On the 15th of March 2018 the City of Tshwane is announcing its commitment to join some 10 vanguard cities across all six continents, working with its local partners and the Institute of Global Homelessness toward “A Place to Call Home” for all who are currently living on the streets of our city.

“The City of Tshwane is leading by example and will help other cities around the world to take action to end street homelessness,” said Kat Johnson, director of the Institute of Global Homelessness.

The campaign, A Place to Call Home, will begin with a small group of vanguard cities across all six continents. Each city will commit to achieving a goal by the end of 2020: either an end to street homelessness, a reduction in street homelessness, or a goal specific to a population of people living on the street.

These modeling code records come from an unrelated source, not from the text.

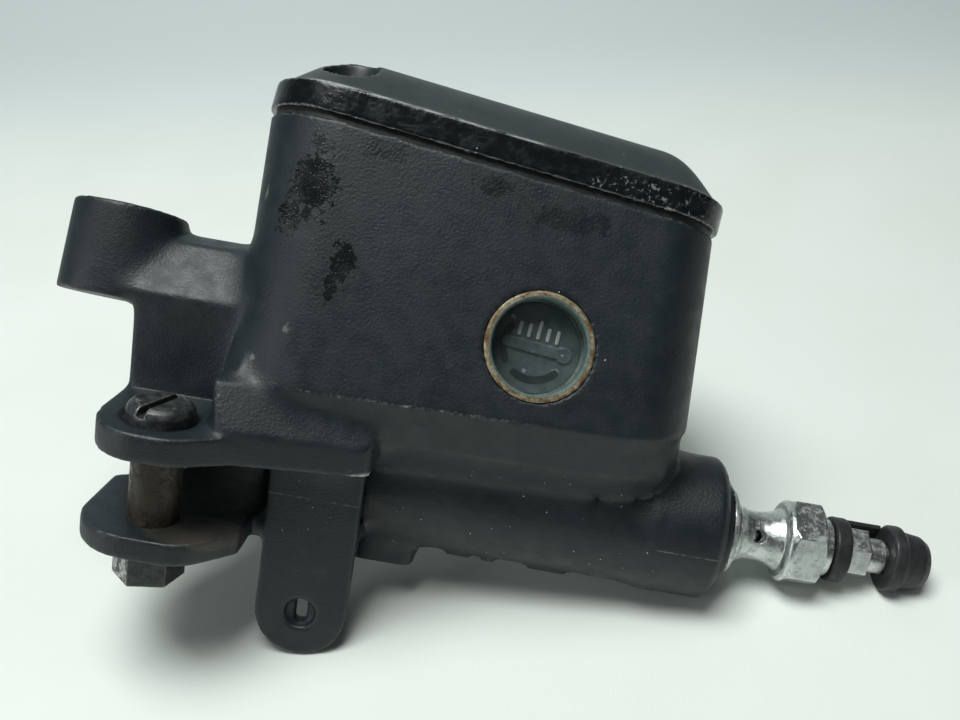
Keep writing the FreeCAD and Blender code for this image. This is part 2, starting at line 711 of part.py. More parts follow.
def reservoir_lid():
    """A side band, then a crown whose shoulder slopes in, with a deep recess for each screw."""
    bottom = "tank_rim + seal_thick"
    band = slab("lid_band_block", lid_corners("0"), bottom, "lid_band", lid_rounds("0"))
    band.Placement = turned(LEVEL)
    crown = new_body("lid_crown_block")
    sections = []
    for step, (run, climb) in enumerate(CROWN_SHOULDER):
        inset = "lid_step + %.2f * lid_shoulder" % run
        rise = "%s + lid_band + %.2f * lid_crown" % (bottom, climb)
        sketch = new_sketch(crown, "crown_%d" % step, "XY_Plane", rise)
        rounded_outline(sketch, lid_corners(inset), [size for x, y, size in lid_rounds(inset)])
        sections.append(sketch)
    loft = crown.newObject("PartDesign::AdditiveLoft", "CrownLoft")
    loft.Profile = sections[0]
    loft.Sections = sections[1:]
    loft.Ruled = False
    DOC.recompute()
    crown.Placement = turned(LEVEL)
    tools = []
    for number, (x, y) in enumerate(screw_spots()):
        tools.append(cylinder("lid_recess_%d" % number, "4.6", "14", turned(LEVEL, x, y, amount(bottom) + 4.8)))
        tools.append(cylinder("lid_hole_%d" % number, "screw_rad + 0.1", "30", turned(LEVEL, x, y, amount(bottom) - 5)))
    under = slab("lid_underside", [("-75", "-15"), ("-36", "-15"), ("-36", "12"), ("-75", "12")],
                 bottom + " - 1", "8", [])
    under.Placement = turned(LEVEL)
    return cut("reservoir_lid", fuse("lid_rough", [band, crown]), fuse("lid_tools", tools + [under]))


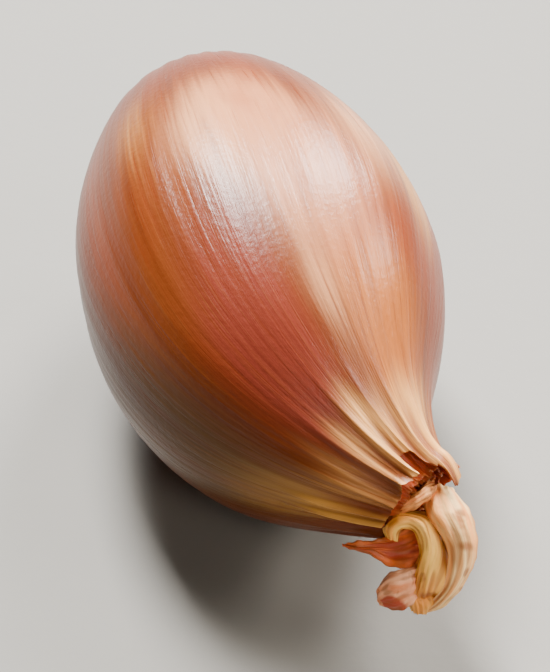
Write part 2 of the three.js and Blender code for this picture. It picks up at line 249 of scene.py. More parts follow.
def veins(station, angle):
    """Narrow bell-shaped ridges at uneven angles; each wanders a little as it runs along."""
    random = np.random.default_rng(3)
    total = np.zeros(np.broadcast(station, angle).shape)
    for k in range(VEINS):
        at = (k + random.uniform(-0.4, 0.4)) * 360 / VEINS
        wander = random.uniform(-2, 2) * np.sin(station / random.uniform(18, 40) + k)
        height = random.uniform(0.2, 1)
        total += height * ridge(angle - np.radians(wander), at, VEIN_WIDTH)
    return total


def pleats(station, angle):
    """Height times half minus |sin| of an uneven phase: sharp ridges with wide hollows."""
    phase = PLEAT_COUNT * angle / 2 + 0.9 * np.sin(2 * angle + 1) + 0.7 * np.sin(3 * angle)
    broad = PLEAT_HEIGHT * (0.5 - np.abs(np.sin(phase))) * ramp(station, PLEAT_START, OUTER_TEAR)
    fine_phase = FINE_PLEATS * angle + 2 * np.sin(3 * angle + 2) + 0.2 * station
    fine = FINE_PLEAT_HEIGHT * (0.5 - np.abs(np.sin(fine_phase)))
    return broad + fine * ramp(station, PLEAT_START, FINE_PLEAT_END)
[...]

The Institute of Global Homelessness will help these cities as they set goals, strengthen or develop their data collection systems and identify areas of improvement. They will take those findings and share them with other cities, with the ultimate aim of reaching 150 cities who will end street homelessness by 2030. The City of Tshwane, with its key partners, has committed itself to implement a strategy to “advance the social, economic, spatial and political inclusion of street homeless people, thereby ensuring their enhanced and holistic freedoms” (State of the City Address by the Executive Mayor Solly Msimanga, 2016).

In recent years, a social contract was entered into by the City of Tshwane, in partnership with the Tshwane Homelessness Forum, the University of Pretoria and the University of South Africa. This contract gave effect to a collaborative research project, titled Pathways out of Homelessness, and a policy and strategy on street homelessness was prepared for adoption by the City.

“There is an emerging global movement to end homelessness, and A Place to Call Home helps cities and countries to work collaboratively to tackle the problem worldwide,” said Johnson.

Homelessness looks different everywhere, and agreeing on definitions of homelessness had slowed down these types of collaborations in the past, explained Johnson. In 2015, the Institute of Global Homelessness released a framework that defines different types of homelessness so that international collaborators can work from the same definition.